Odoo supports automation and can be extended with AI-related capabilities, but it is generally less compelling as a native AI-led decision platform compared with larger enterprise suites. For many distributors, that may be acceptable if the primary objective is affordable process digitization rather than advanced predictive automation.
Deployment comparison and cloud operating model
Deployment decisions affect security, upgrade cadence, internal IT workload, and customization strategy. Dynamics and Oracle are commonly evaluated as strategic cloud platforms with structured release models. Odoo offers flexibility, which can be attractive, but buyers should confirm how hosting, upgrades, and support responsibilities are allocated.
- Dynamics suits organizations seeking a modern cloud operating model with strong vendor ecosystem support and manageable governance.
- Oracle suits organizations prioritizing enterprise-grade cloud controls, standardization, and global operating consistency.
- Odoo suits organizations wanting deployment flexibility and lower barriers to entry, provided support ownership is clearly defined.

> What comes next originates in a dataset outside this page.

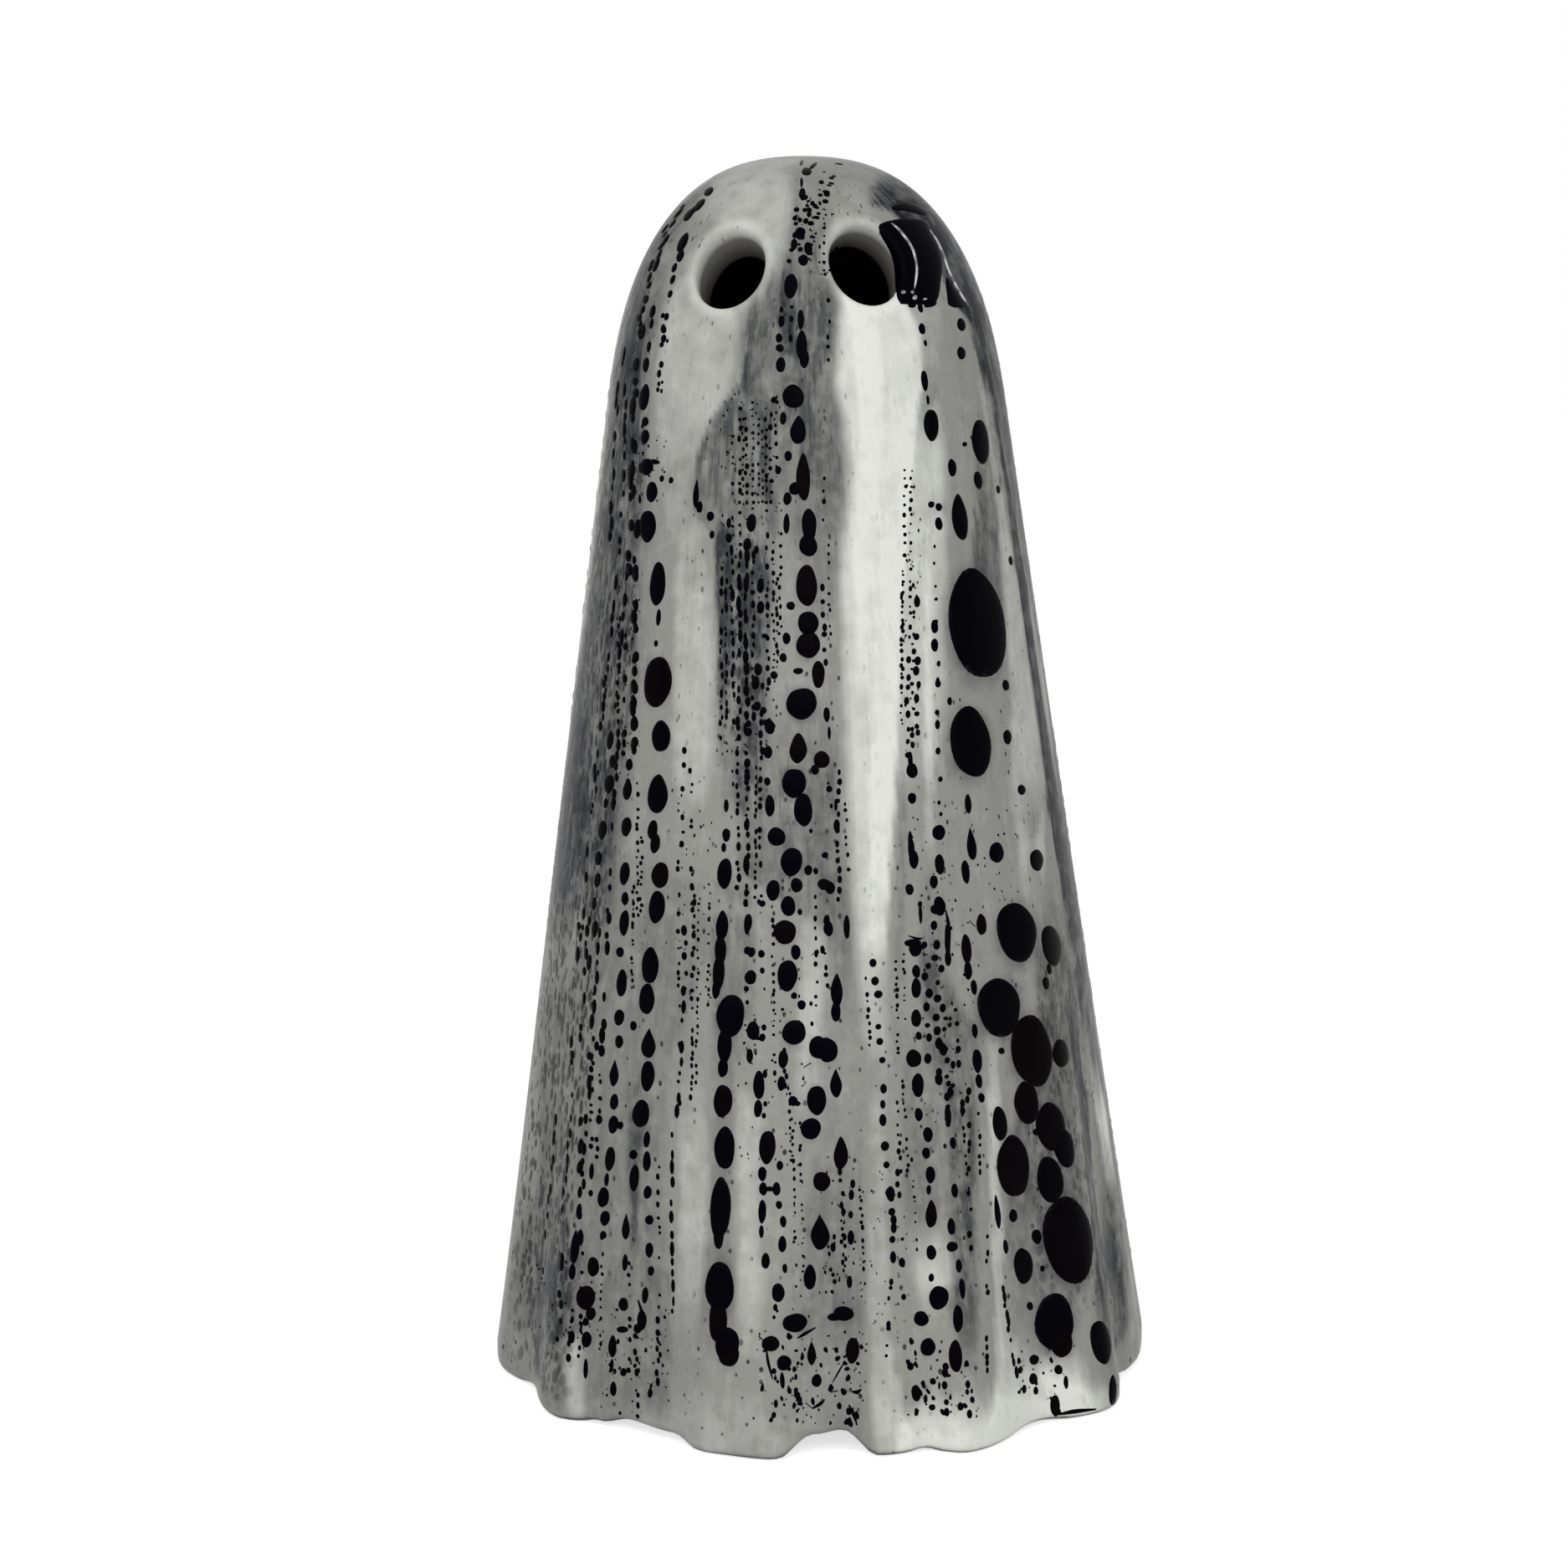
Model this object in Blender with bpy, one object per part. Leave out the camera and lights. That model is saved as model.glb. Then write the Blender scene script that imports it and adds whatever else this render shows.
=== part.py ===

Strengths and weaknesses by platform
Microsoft Dynamics strengths
- Strong balance of finance, supply chain, and distribution functionality
- Excellent alignment with Microsoft productivity and analytics tools
- Broad partner ecosystem for implementation and extensions
- Good fit for phased cloud modernization
Microsoft Dynamics weaknesses
- Can become costly with broad scope and multiple add-ons
- Implementation quality varies by partner
- Complex distribution models still require disciplined design and testing
Oracle strengths
- Strong enterprise governance, scalability, and global process control
- Well suited for complex multi-entity and multinational environments
- Broad platform depth for long-term standardization
Oracle weaknesses
- Higher implementation and ownership cost
- Longer time to value in many projects
- Requires stronger executive sponsorship and change management
Odoo strengths
- Lower entry cost and modular adoption path
- High flexibility for process adaptation
- Can deliver fast wins for straightforward distribution environments
Odoo weaknesses
- Scalability and maintainability depend heavily on implementation quality
- Customization can create technical debt if poorly governed
- Enterprise-grade controls and depth may require additional validation
Migration considerations from legacy distribution ERP
Migration planning should start with process and data readiness, not software demos. Distributors often carry years of duplicate item masters, inconsistent customer pricing, obsolete inventory logic, and undocumented warehouse exceptions. These issues affect every platform.
- Map current-state order-to-cash, procure-to-pay, inventory, and warehouse processes before selecting the target design.
- Rationalize item, vendor, customer, and pricing data early.
- Identify all EDI, carrier, eCommerce, and reporting dependencies before finalizing scope.
- Decide which legacy customizations are truly differentiating versus historical workarounds.
- Use phased rollout where operational disruption risk is high.
For Dynamics, migration is often successful when organizations phase complexity and use the Microsoft ecosystem strategically. For Oracle, success depends on executive alignment around standardization and disciplined program governance. For Odoo, success depends on controlling customization scope and ensuring the architecture remains supportable after go-live.
Executive decision guidance: how to choose based on ROI
The best ROI decision is not the platform with the lowest subscription fee or the broadest feature list. It is the platform that fits the distributor's operating model with acceptable implementation risk and sustainable long-term administration.
- If your distribution business is mid-market to upper-mid-market, already invested in Microsoft, and wants balanced modernization with manageable complexity, Dynamics is often the most practical shortlist leader.
- If your organization is large, multi-entity, international, or acquisition-driven and needs stronger standardization and governance, Oracle may justify its higher cost through control and scalability.
- If your business needs a lower-cost cloud migration, has relatively straightforward operations, or values modular flexibility over enterprise depth, Odoo may offer attractive ROI if customization is tightly governed.
Executives should require a business case that includes software, services, internal labor, process redesign, integration support, and post-go-live stabilization. They should also evaluate scenario-based ROI: conservative, expected, and transformation-driven. In distribution, the most common ROI drivers are inventory accuracy, reduced manual order handling, faster close, improved fill rates, lower IT maintenance, and better decision visibility. The most common ROI destroyers are poor data, uncontrolled customization, weak change management, and under-scoped integrations.
In practical terms, Dynamics often delivers balanced ROI with moderate risk, Oracle delivers strategic ROI where complexity and scale justify the investment, and Odoo delivers cost-efficient ROI when scope discipline is strong. The right decision depends less on brand and more on operational fit, governance maturity, and migration execution quality.